## Exercise details
The listing below is to be output in its exact form.

◇ ◇ ◇ ◇ ◇ ◇ ◇

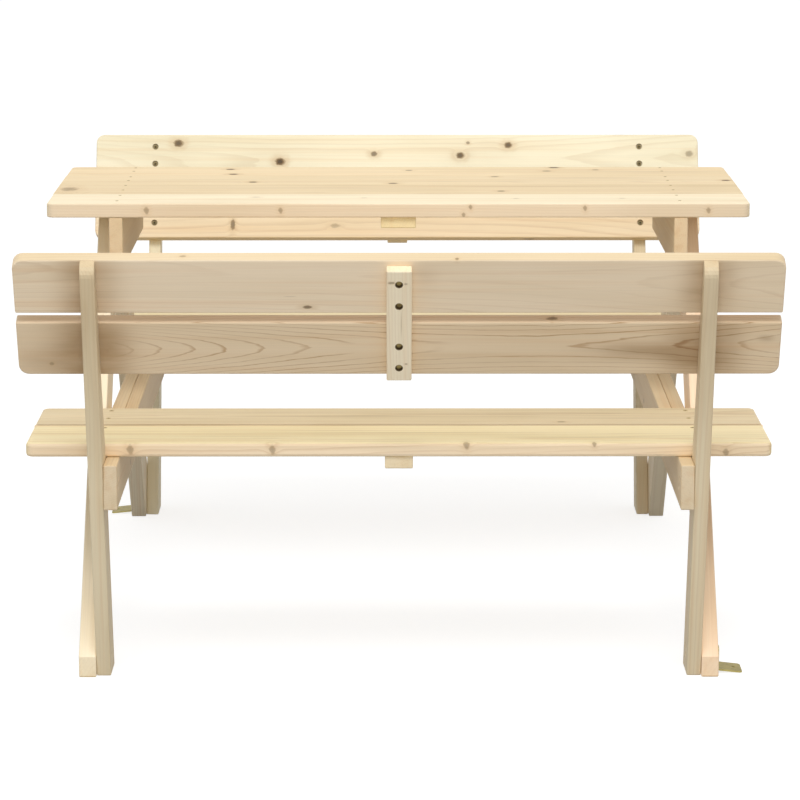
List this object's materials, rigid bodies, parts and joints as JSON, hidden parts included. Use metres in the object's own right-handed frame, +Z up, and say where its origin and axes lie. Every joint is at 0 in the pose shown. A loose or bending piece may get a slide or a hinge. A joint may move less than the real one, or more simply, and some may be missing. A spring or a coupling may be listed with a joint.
{
  "type": "picnic table with attached backrest benches",
  "caption": "Wooden picnic table with two attached benches that have reclined slatted backrests, on A-shaped end frames with ground anchors.",
  "frame": {"origin": "on the ground, under the middle of the tabletop", "axes": "+X along the table's length to the right, +Y from the front bench to the back bench, +Z up"},
  "size_m": [1.26, 1.743, 0.763],
  "materials": {
    "fir_planks": "bare sanded softwood",
    "fir_frame": "bare planed softwood",
    "zinc_anchor": "yellow zinc plated",
    "zinc_screw": "yellow zinc plated"
  },
  "bodies": {
    "root": {"tabletop_plank_1": "fir_planks", "tabletop_plank_2": "fir_planks", "tabletop_plank_3": "fir_planks", "tabletop_plank_4": "fir_planks", "tabletop_batten": "fir_frame", "seat_plank_front_outer": "fir_planks", "seat_plank_front_inner": "fir_planks", "seat_plank_back_outer": "fir_planks", "seat_plank_back_inner": "fir_planks", "seat_batten_front": "fir_frame", "seat_batten_back": "fir_frame", "backrest_board_front_lower": "fir_planks", "backrest_board_front_upper": "fir_planks", "backrest_board_back_lower": "fir_planks", "backrest_board_back_upper": "fir_planks", "backrest_batten_front": "fir_frame", "backrest_batten_back": "fir_frame", "crossbeam_left": "fir_frame", "crossbeam_right": "fir_frame", "tie_beam_left": "fir_frame", "tie_beam_right": "fir_frame", "seat_beam_left": "fir_frame", "seat_beam_right": "fir_frame", "leg_front_left": "fir_frame", "leg_front_right": "fir_frame", "leg_back_left": "fir_frame", "leg_back_right": "fir_frame", "post_front_left": "fir_frame", "post_front_right": "fir_frame", "post_back_left": "fir_frame", "post_back_right": "fir_frame", "ground_anchor_front_right": "zinc_anchor", "ground_anchor_back_left": "zinc_anchor", "batten_screw_front_1": "zinc_screw", "batten_screw_front_2": "zinc_screw", "batten_screw_front_3": "zinc_screw", "batten_screw_front_4": "zinc_screw", "batten_screw_back_1": "zinc_screw", "batten_screw_back_2": "zinc_screw", "batten_screw_back_3": "zinc_screw", "batten_screw_back_4": "zinc_screw", "beam_screw_front_left_1": "zinc_screw", "beam_screw_front_left_2": "zinc_screw", "beam_screw_front_right_1": "zinc_screw", "beam_screw_front_right_2": "zinc_screw", "beam_screw_back_left_1": "zinc_screw", "beam_screw_back_left_2": "zinc_screw", "beam_screw_back_right_1": "zinc_screw", "beam_screw_back_right_2": "zinc_screw", "foot_screw_front_left_1": "zinc_screw", "foot_screw_front_left_2": "zinc_screw", "foot_screw_front_right_1": "zinc_screw", "foot_screw_front_right_2": "zinc_screw", "foot_screw_back_left_1": "zinc_screw", "foot_screw_back_left_2": "zinc_screw", "foot_screw_back_right_1": "zinc_screw", "foot_screw_back_right_2": "zinc_screw"}
  },
  "joints": []
}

◇ ◇ ◇ ◇ ◇ ◇ ◇

## Answer in full
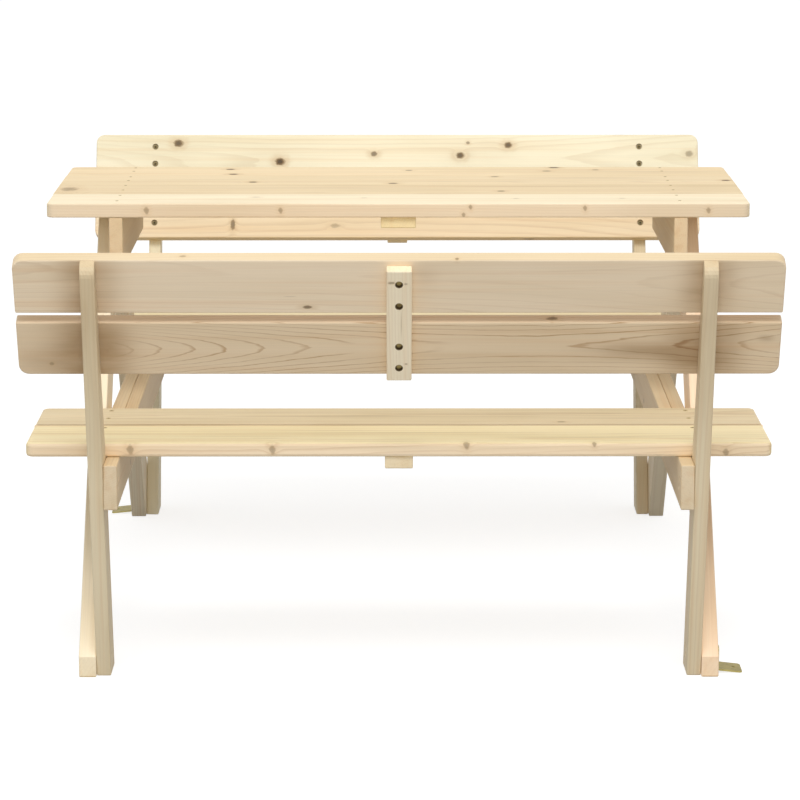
List this object's materials, rigid bodies, parts and joints as JSON, hidden parts included. Use metres in the object's own right-handed frame, +Z up, and say where its origin and axes lie. Every joint is at 0 in the pose shown. A loose or bending piece may get a slide or a hinge. A joint may move less than the real one, or more simply, and some may be missing. A spring or a coupling may be listed with a joint.
{
  "type": "picnic table with attached backrest benches",
  "caption": "Wooden picnic table with two attached benches that have reclined slatted backrests, on A-shaped end frames with ground anchors.",
  "frame": {"origin": "on the ground, under the middle of the tabletop", "axes": "+X along the table's length to the right, +Y from the front bench to the back bench, +Z up"},
  "size_m": [1.26, 1.743, 0.763],
  "materials": {
    "fir_planks": "bare sanded softwood",
    "fir_frame": "bare planed softwood",
    "zinc_anchor": "yellow zinc plated",
    "zinc_screw": "yellow zinc plated"
  },
  "bodies": {
    "root": {"tabletop_plank_1": "fir_planks", "tabletop_plank_2": "fir_planks", "tabletop_plank_3": "fir_planks", "tabletop_plank_4": "fir_planks", "tabletop_batten": "fir_frame", "seat_plank_front_outer": "fir_planks", "seat_plank_front_inner": "fir_planks", "seat_plank_back_outer": "fir_planks", "seat_plank_back_inner": "fir_planks", "seat_batten_front": "fir_frame", "seat_batten_back": "fir_frame", "backrest_board_front_lower": "fir_planks", "backrest_board_front_upper": "fir_planks", "backrest_board_back_lower": "fir_planks", "backrest_board_back_upper": "fir_planks", "backrest_batten_front": "fir_frame", "backrest_batten_back": "fir_frame", "crossbeam_left": "fir_frame", "crossbeam_right": "fir_frame", "tie_beam_left": "fir_frame", "tie_beam_right": "fir_frame", "seat_beam_left": "fir_frame", "seat_beam_right": "fir_frame", "leg_front_left": "fir_frame", "leg_front_right": "fir_frame", "leg_back_left": "fir_frame", "leg_back_right": "fir_frame", "post_front_left": "fir_frame", "post_front_right": "fir_frame", "post_back_left": "fir_frame", "post_back_right": "fir_frame", "ground_anchor_front_right": "zinc_anchor", "ground_anchor_back_left": "zinc_anchor", "batten_screw_front_1": "zinc_screw", "batten_screw_front_2": "zinc_screw", "batten_screw_front_3": "zinc_screw", "batten_screw_front_4": "zinc_screw", "batten_screw_back_1": "zinc_screw", "batten_screw_back_2": "zinc_screw", "batten_screw_back_3": "zinc_screw", "batten_screw_back_4": "zinc_screw", "beam_screw_front_left_1": "zinc_screw", "beam_screw_front_left_2": "zinc_screw", "beam_screw_front_right_1": "zinc_screw", "beam_screw_front_right_2": "zinc_screw", "beam_screw_back_left_1": "zinc_screw", "beam_screw_back_left_2": "zinc_screw", "beam_screw_back_right_1": "zinc_screw", "beam_screw_back_right_2": "zinc_screw", "foot_screw_front_left_1": "zinc_screw", "foot_screw_front_left_2": "zinc_screw", "foot_screw_front_right_1": "zinc_screw", "foot_screw_front_right_2": "zinc_screw", "foot_screw_back_left_1": "zinc_screw", "foot_screw_back_left_2": "zinc_screw", "foot_screw_back_right_1": "zinc_screw", "foot_screw_back_right_2": "zinc_screw"}
  },
  "joints": []
}